Raina: The pattern within individual labs seems to be that the mean looking time in the IDS condition is higher than in the ADS condition. However, I am not very certain about this pattern since there is a great deal of overlap between the confidence intervals for the ADS and IDS conditions across all the labs. This makes it a little more challenging to be certain that the difference between the two conditions is significant. The only lab where there seems to be no overlap between the confidence intervals is the infantllmadison lab, where we can be more certain of the claim that the mean looking time is higher in the IDS condition compared to the ADS condition.

[c] Effect appears to be the largest in the “infantllmadison” or the “babylabprinceton” lab, and the smallest in the “babylabnijmegen” lab.

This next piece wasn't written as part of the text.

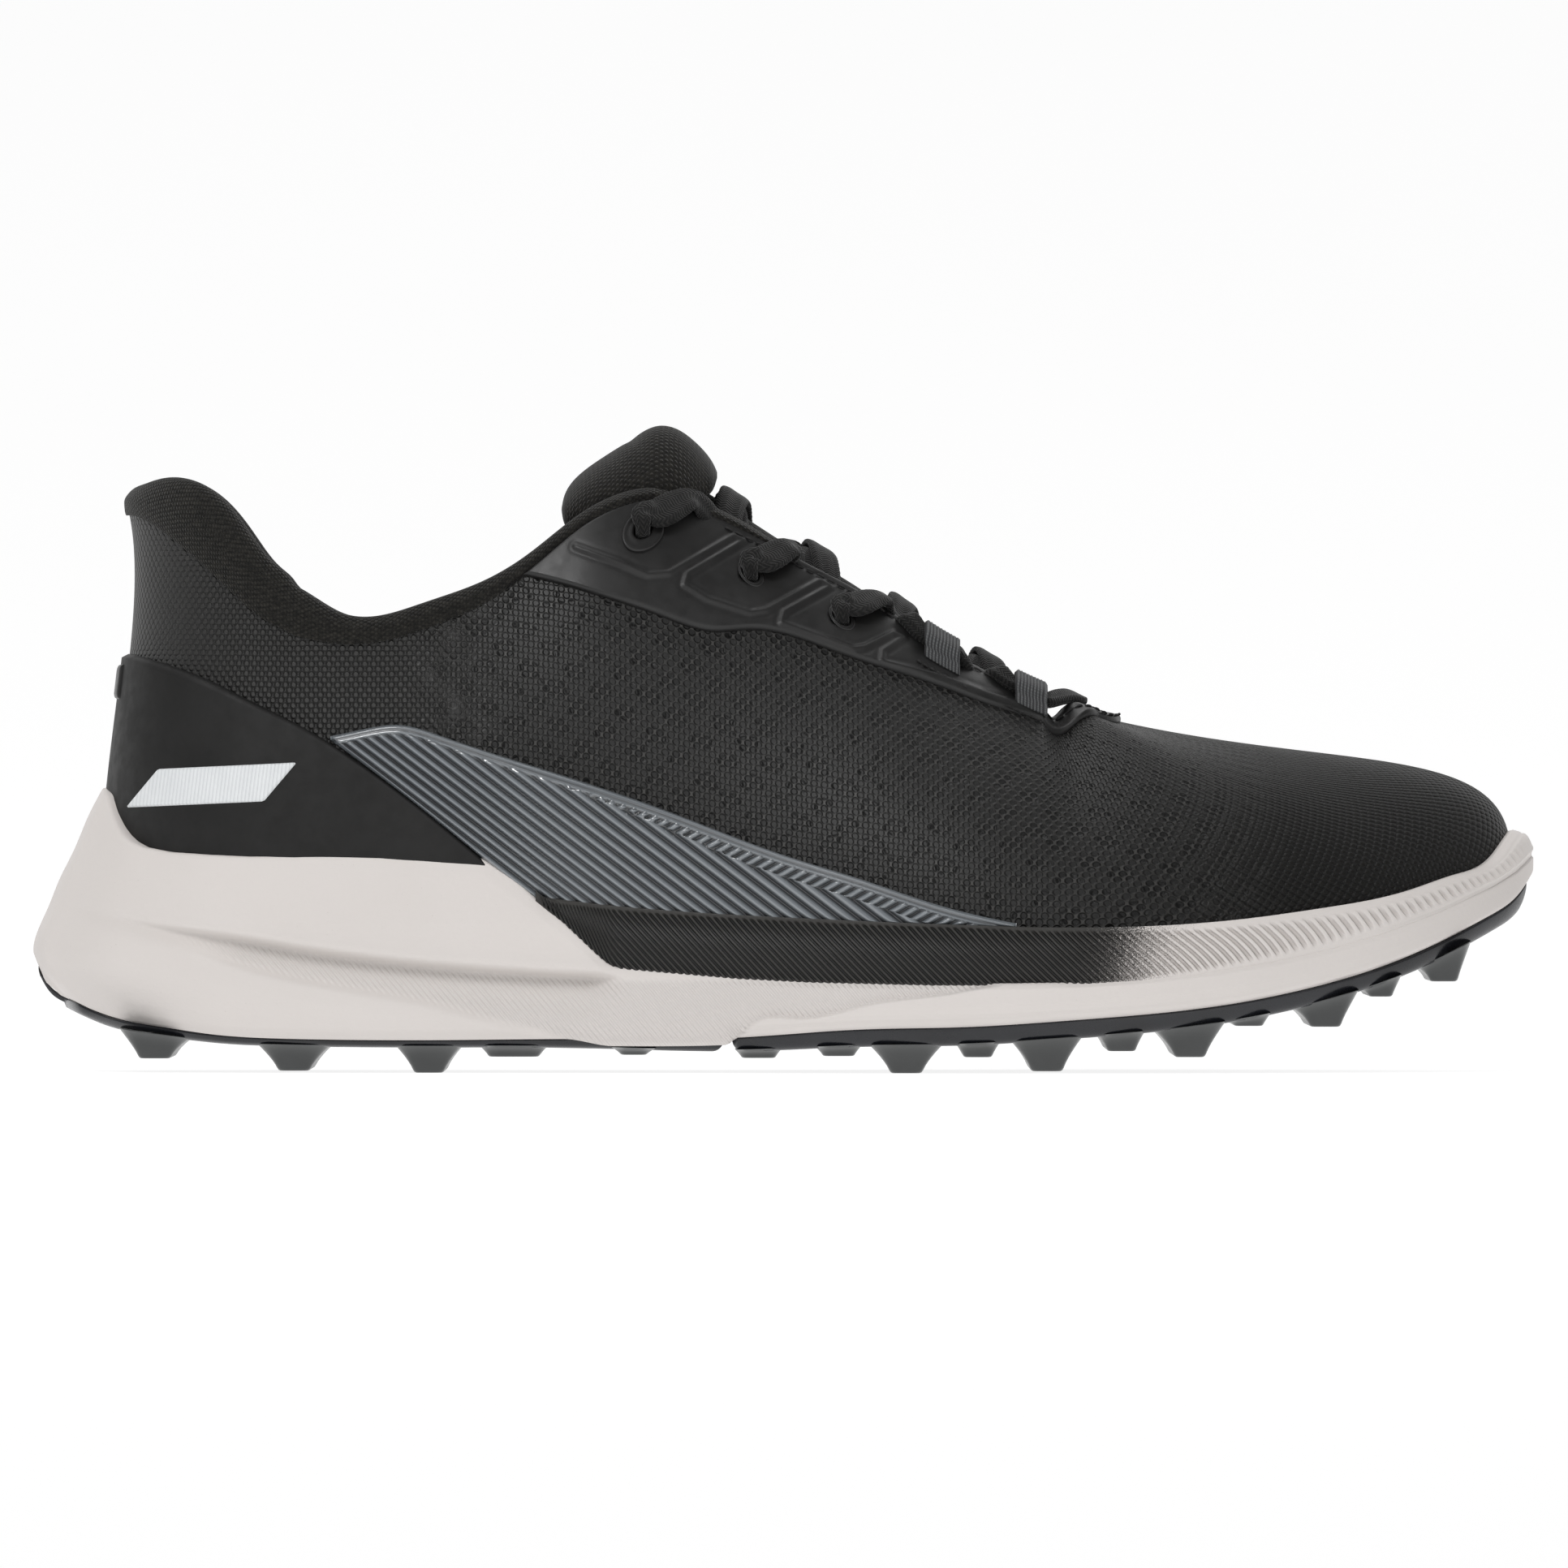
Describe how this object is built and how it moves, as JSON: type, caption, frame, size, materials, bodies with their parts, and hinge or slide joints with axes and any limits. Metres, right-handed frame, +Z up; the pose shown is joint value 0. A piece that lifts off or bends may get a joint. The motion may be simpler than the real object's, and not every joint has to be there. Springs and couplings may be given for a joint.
{
  "type": "golf shoe",
  "caption": "Low spikeless slip-in golf shoe for the right foot, with a mesh upper, padded knit collar, laced tongue, side wings, ribbed rail, foam midsole and lugged outsole.",
  "frame": {"origin": "on the ground under the middle of the shoe's box, where the lowest lugs stand", "axes": "+X towards the toe, +Y towards the inner side of the foot, +Z up"},
  "size_m": [0.302, 0.1084, 0.13],
  "materials": {
    "knit": "black heathered knit",
    "lining_cloth": "black spacer lining",
    "eyestay_film": "smooth satin black film",
    "outsole_rubber": "near-black glossy plate with smoky lugs",
    "stiffener": "plain stiffener sheet",
    "heel_overlay_tpu": "matte dark film overlay",
    "overlay_trim": "black raised trim",
    "lace_knit": "black knitted flat lace",
    "webbing": "grey woven webbing",
    "midsole_foam": "warm off-white moulded foam skin",
    "wing_tpu": "ribbed blue grey translucent moulding",
    "rail_tpu": "ribbed black moulding fading to off-white",
    "sock_cloth": "black brushed sockliner cloth",
    "foam": "open cell foam",
    "board": "non-woven strobel board",
    "mesh_upper": "black engineered mesh with honeycomb dimples"
  },
  "bodies": {
    "shoe": {"collar_foam": "knit", "collar_lining": "lining_cloth", "eyelet_ring_lateral": "eyestay_film", "eyelet_ring_medial": "eyestay_film", "eyestay": "eyestay_film", "forefoot_outsole": "outsole_rubber", "heel_counter": "stiffener", "heel_outsole": "outsole_rubber", "heel_overlay": "heel_overlay_tpu", "heel_tab": "overlay_trim", "lace": "lace_knit", "lace_loop_lateral_front": "webbing", "lace_loop_lateral_rear": "webbing", "lace_loop_medial_front": "webbing", "lace_loop_medial_rear": "webbing", "midsole": "midsole_foam", "side_wing_lateral": "wing_tpu", "side_wing_medial": "wing_tpu", "sidewall_rail": "rail_tpu", "strobel_board": "board", "toe_puff": "stiffener", "upper_shell": "mesh_upper", "vamp_lining": "lining_cloth"},
    "tongue": {"tongue_foam": "foam", "tongue_face": "eyestay_film", "tongue_lining": "lining_cloth", "tongue_pad": "knit"},
    "sockliner": {"sockliner_foam": "foam", "sockliner_cloth": "sock_cloth"}
  },
  "joints": [
    {"name": "tongue_pivot", "type": "hinge", "parent": "shoe", "child": "tongue", "pos_m": [0.05, 0, 0.0745], "axis": [0, 1, 0], "range_deg": [-4, 0], "stiffness_Nm_per_rad": 0.3, "springref_deg": 14.32},
    {"name": "sockliner_lift", "type": "hinge", "parent": "shoe", "child": "sockliner", "pos_m": [0.138, 0.004, 0.04], "axis": [0, 1, 0], "range_deg": [0, 2.8]}
  ]
}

  1. [a] The confidence intervals for the lab “infantllmadison” are smaller than for the lab “babylabprinceton”. Explain one reason why that might be.
    [b] The confidence intervals for “babylabparisdescartes1” are smaller than for “babylabpotsdam”. Explain one reason why that might be.

[a] “infantllmadison” used a much larger sample as compared to “babylabprinceton”.
[b] Even though “babylabparisdescartes1” used a smaller sample, the mean looking times were less varied than those collected by “babylabprinceton”.